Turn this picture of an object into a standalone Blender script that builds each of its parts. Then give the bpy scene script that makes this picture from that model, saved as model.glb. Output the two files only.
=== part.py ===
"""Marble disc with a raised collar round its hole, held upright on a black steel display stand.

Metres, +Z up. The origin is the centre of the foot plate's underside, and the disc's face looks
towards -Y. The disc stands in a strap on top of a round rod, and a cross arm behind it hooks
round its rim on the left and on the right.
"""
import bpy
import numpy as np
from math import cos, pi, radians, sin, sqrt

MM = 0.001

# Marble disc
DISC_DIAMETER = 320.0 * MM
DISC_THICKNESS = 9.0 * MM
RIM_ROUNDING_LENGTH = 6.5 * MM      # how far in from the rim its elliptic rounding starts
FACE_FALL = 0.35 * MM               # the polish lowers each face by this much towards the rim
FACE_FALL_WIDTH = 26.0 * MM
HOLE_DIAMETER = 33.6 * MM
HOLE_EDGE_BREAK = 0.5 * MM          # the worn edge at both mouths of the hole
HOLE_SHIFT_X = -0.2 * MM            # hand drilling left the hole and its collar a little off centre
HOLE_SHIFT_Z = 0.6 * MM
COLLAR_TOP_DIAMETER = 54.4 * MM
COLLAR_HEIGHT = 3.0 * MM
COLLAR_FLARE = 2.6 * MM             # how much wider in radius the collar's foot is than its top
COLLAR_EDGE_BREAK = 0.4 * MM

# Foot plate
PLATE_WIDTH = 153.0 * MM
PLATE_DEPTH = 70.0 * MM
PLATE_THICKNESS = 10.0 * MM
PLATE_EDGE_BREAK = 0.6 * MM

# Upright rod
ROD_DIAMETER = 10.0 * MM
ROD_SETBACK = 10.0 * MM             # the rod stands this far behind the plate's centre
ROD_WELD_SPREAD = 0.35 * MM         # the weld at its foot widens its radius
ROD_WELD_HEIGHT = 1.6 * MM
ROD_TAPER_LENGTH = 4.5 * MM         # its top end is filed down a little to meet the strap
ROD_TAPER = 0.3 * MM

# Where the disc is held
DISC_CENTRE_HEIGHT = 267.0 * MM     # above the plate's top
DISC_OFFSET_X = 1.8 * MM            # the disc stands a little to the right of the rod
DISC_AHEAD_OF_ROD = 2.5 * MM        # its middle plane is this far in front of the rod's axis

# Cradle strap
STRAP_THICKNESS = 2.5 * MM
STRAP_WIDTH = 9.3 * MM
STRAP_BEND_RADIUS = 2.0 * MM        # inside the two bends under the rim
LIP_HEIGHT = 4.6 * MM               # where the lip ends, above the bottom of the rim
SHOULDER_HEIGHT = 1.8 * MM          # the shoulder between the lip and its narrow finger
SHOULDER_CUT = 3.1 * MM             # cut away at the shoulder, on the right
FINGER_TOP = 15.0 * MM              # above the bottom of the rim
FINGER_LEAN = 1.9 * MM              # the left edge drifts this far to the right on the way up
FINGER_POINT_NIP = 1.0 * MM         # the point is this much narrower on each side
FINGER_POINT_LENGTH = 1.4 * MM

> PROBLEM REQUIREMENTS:
Would you give the material above again, complete and exact?

> TASK RESULT:
Turn this picture of an object into a standalone Blender script that builds each of its parts. Then give the bpy scene script that makes this picture from that model, saved as model.glb. Output the two files only.
=== part.py ===
"""Marble disc with a raised collar round its hole, held upright on a black steel display stand.

Metres, +Z up. The origin is the centre of the foot plate's underside, and the disc's face looks
towards -Y. The disc stands in a strap on top of a round rod, and a cross arm behind it hooks
round its rim on the left and on the right.
"""
import bpy
import numpy as np
from math import cos, pi, radians, sin, sqrt

MM = 0.001

# Marble disc
DISC_DIAMETER = 320.0 * MM
DISC_THICKNESS = 9.0 * MM
RIM_ROUNDING_LENGTH = 6.5 * MM      # how far in from the rim its elliptic rounding starts
FACE_FALL = 0.35 * MM               # the polish lowers each face by this much towards the rim
FACE_FALL_WIDTH = 26.0 * MM
HOLE_DIAMETER = 33.6 * MM
HOLE_EDGE_BREAK = 0.5 * MM          # the worn edge at both mouths of the hole
HOLE_SHIFT_X = -0.2 * MM            # hand drilling left the hole and its collar a little off centre
HOLE_SHIFT_Z = 0.6 * MM
COLLAR_TOP_DIAMETER = 54.4 * MM
COLLAR_HEIGHT = 3.0 * MM
COLLAR_FLARE = 2.6 * MM             # how much wider in radius the collar's foot is than its top
COLLAR_EDGE_BREAK = 0.4 * MM

# Foot plate
PLATE_WIDTH = 153.0 * MM
PLATE_DEPTH = 70.0 * MM
PLATE_THICKNESS = 10.0 * MM
PLATE_EDGE_BREAK = 0.6 * MM

# Upright rod
ROD_DIAMETER = 10.0 * MM
ROD_SETBACK = 10.0 * MM             # the rod stands this far behind the plate's centre
ROD_WELD_SPREAD = 0.35 * MM         # the weld at its foot widens its radius
ROD_WELD_HEIGHT = 1.6 * MM
ROD_TAPER_LENGTH = 4.5 * MM         # its top end is filed down a little to meet the strap
ROD_TAPER = 0.3 * MM

# Where the disc is held
DISC_CENTRE_HEIGHT = 267.0 * MM     # above the plate's top
DISC_OFFSET_X = 1.8 * MM            # the disc stands a little to the right of the rod
DISC_AHEAD_OF_ROD = 2.5 * MM        # its middle plane is this far in front of the rod's axis

# Cradle strap
STRAP_THICKNESS = 2.5 * MM
STRAP_WIDTH = 9.3 * MM
STRAP_BEND_RADIUS = 2.0 * MM        # inside the two bends under the rim
LIP_HEIGHT = 4.6 * MM               # where the lip ends, above the bottom of the rim
SHOULDER_HEIGHT = 1.8 * MM          # the shoulder between the lip and its narrow finger
SHOULDER_CUT = 3.1 * MM             # cut away at the shoulder, on the right
FINGER_TOP = 15.0 * MM              # above the bottom of the rim
FINGER_LEAN = 1.9 * MM              # the left edge drifts this far to the right on the way up
FINGER_POINT_NIP = 1.0 * MM         # the point is this much narrower on each side
FINGER_POINT_LENGTH = 1.4 * MM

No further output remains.